Je pense que l’Iran est en train de peser les conséquences d’éventuelles violences en Irak. De tels violences contribueraient à retarder le retrait des troupes US et pourraient inciter la Syrie, l’Arabie Saoudite et la Turquie à apporter un soutien plus tangible pour les Sunnites et les Chiites laïques. L’influence globale de l’Iran en Irak ne sera pas radicalement diminué avec un gouvernement dirigé par M. Allawi. Quel que soit le résultat final, la marge de victoire serait telle que les dirigeants chiites assumeraient des postes ministériels dans tout nouveau gouvernement. À la suite de la réduction des effectifs militaires US, Téhéran gardera un statut considérable du point de vue de la sécurité. D’autre part, il est déjà le premier partenaire commercial d’Irak.
La délégation du Parlement Européen a condamné ce qu’il a appelé la « fraude » et la « tricherie ». Pouvez-vous donner votre avis ?
Certains membres du Parlement Européen ont cité des exemples de fraudes électorales. Tout aussi alarmant, c’est que tous les grands partis ont tenté d’influencer les électeurs par le biais de cadeaux – les pots-de-vin comme on pourrait l’interpréter. La commission électorale indépendante a également déclaré qu’elle enquêtait sur environ 2000 plaintes déposées par des entités politiques, c’est moins que le nombre déposé pour les élections provinciales l’an dernier.
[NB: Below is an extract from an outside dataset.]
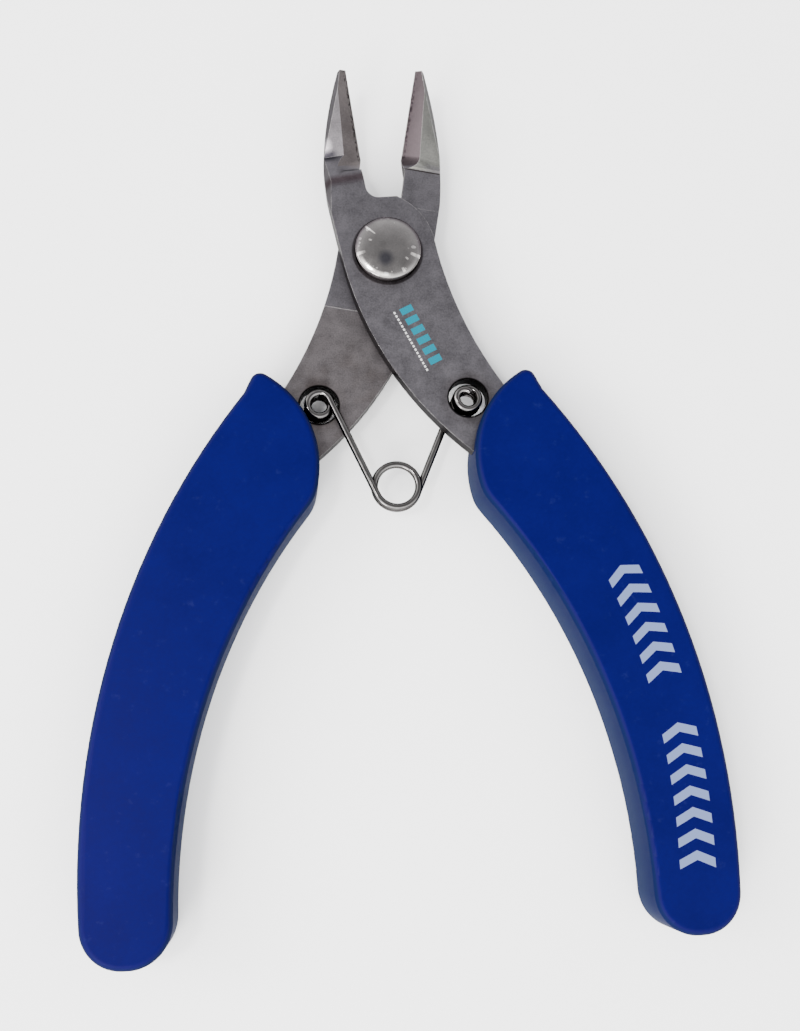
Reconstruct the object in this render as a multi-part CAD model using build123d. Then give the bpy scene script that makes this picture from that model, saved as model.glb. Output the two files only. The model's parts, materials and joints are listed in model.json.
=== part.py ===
from build123d import *
import os
from math import atan2, cos, degrees, radians, sin, sqrt

os.makedirs("parts", exist_ok=True)

# Lap-joint sprue nippers, resting open. Millimetres. The pivot axis is Z through the origin, the lap
# between the blades is at z = 0 and the jaws point along +Y. Both halves are drawn as they lie when the
# nippers are shut, as the front half (left jaw, right handle), and are then mirrored and swung open.

# ---- driving dimensions ----
half_opening = 10.4           # each half swings this many degrees from shut to rest
plate = 2.3                   # blade thickness
lap_gap = 0.02                # each lap seat's distance from the plane between the blades
seat_step = 0.08              # the lap seat stands this proud of the plate around it
seat_back, seat_front = -8.7, 8.5
jaw_reach = 27.9              # pivot to tip
jaw_tip_width = 1.3
jaw_belly = (-5.1, 18.5)      # on the curved outer side of the jaw
neck_half_width = 6.6
neck_top_y, neck_low_y = 9.5, 1.0
relief_half_width = 0.8       # half the slot left between the shut jaws behind the cutting edges
relief_low_y, relief_top_y = 10.2, 14.0
crotch = (0.6, 8.35)          # where the boss meets the jaw's curved throat
throat_middle = (-0.45, 8.95)
boss_top, boss_middle = (3.2, 8.05), (6.1, 4.6)
heel_y = 16.3                 # rear end of the cutting edges
edge_gap = 0.03               # half the gap between the shut cutting edges

# The head is bent towards the front. Its front face rises from a crease, its back face is flush-cutting.
front_crease_y, front_slope = 14.8, 0.38
back_point_y, back_point_z, back_slope = 16.7, -1.43, 0.458
# The front jaw steps down from its plate to the crease, and the plate's underside bends up under it.
step_top_y, step_foot_y = 12.0, 16.5
under_bend_y, under_foot_y = 11.6, 16.5
bevel_upper_x = -2.3          # the cutting bevel meets the front face here, half way along the edge
bevel_middle_y = 20.0
bevel_run_out_radius = 2.2
bevel_run_out = 1.2           # the grinder reaches this far behind the heel
grinder = (60.0, 30.0, 8.0)   # length, width and depth of a ground cut, larger than the jaw
side_bevel_start = (-5.9, 15.8)
side_bevel_apex = (-2.45, 23.7)
side_bevel_drop = 1.7         # fall per millimetre outwards

bore_radius = 2.5
bore_clearance = 0.05
head_radius, head_rim, head_dome = 4.7, 1.3, 0.75
head_lift = 0.03              # the head clears the front blade, which turns under it
tail_radius, tail_height = 4.1, 0.7

spring_hole = (6.2, -23.3)    # in the shut front half
spring_hole_radius = 2.7
wire_radius = 0.5
coil_radius = 3.05            # wire centre line
end_ring_radius = 1.6         # wire centre line
arm_height = 0.65             # each arm's distance from the lap plane
arm_span = 15.7               # hole centre to coil centre
coil_sweep = 300              # degrees of the coil that belong to each half
end_ring_sweep = 290
sunk_turns, ring_pitch = 3, 0.95

grip_thickness = 9.0
grip_edge_radius = 0.9
grip_apex_radius, grip_heel_radius, grip_end_radius = 1.4, 6.0, 5.4
grip_outer = (-71.0, -71.0, 99.0)      # centre x, centre y, radius
grip_inner = (-68.0, -77.8, 83.2)
grip_apex = (15.4, -20.9)
grip_shoulder = (8.2, -25.4)
grip_heel_y, grip_outer_top_y = -37.5, -24.5
grip_inner_end_y, grip_outer_end_y = -98.2, -100.0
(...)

Les autres observateurs internationaux, l’Organisation des Nations Unies, et la Commission électorale indépendante iraquienne disent qu’il n’y a aucun signe de fraudes à grande échelle ou de manipulation des votes qui feraient en sorte de délégitimer les résultats. Il est difficile d’imaginer comment l’un des partis pourrait pervertir les garanties électorales extrêmement robustes. Cela dit, ces rapports devraient être scrupuleusement étudiés. À moins que de nouvelles informations viennent à apparaître, ces résultats devraient être annoncés et un nouveau gouvernement devra être formé pas le gagnant.
James Prince a servi en tant qu’observateur électoral international pour les élections en Irak. Il est président du Democracy Council, une ONG internationale basée aux US.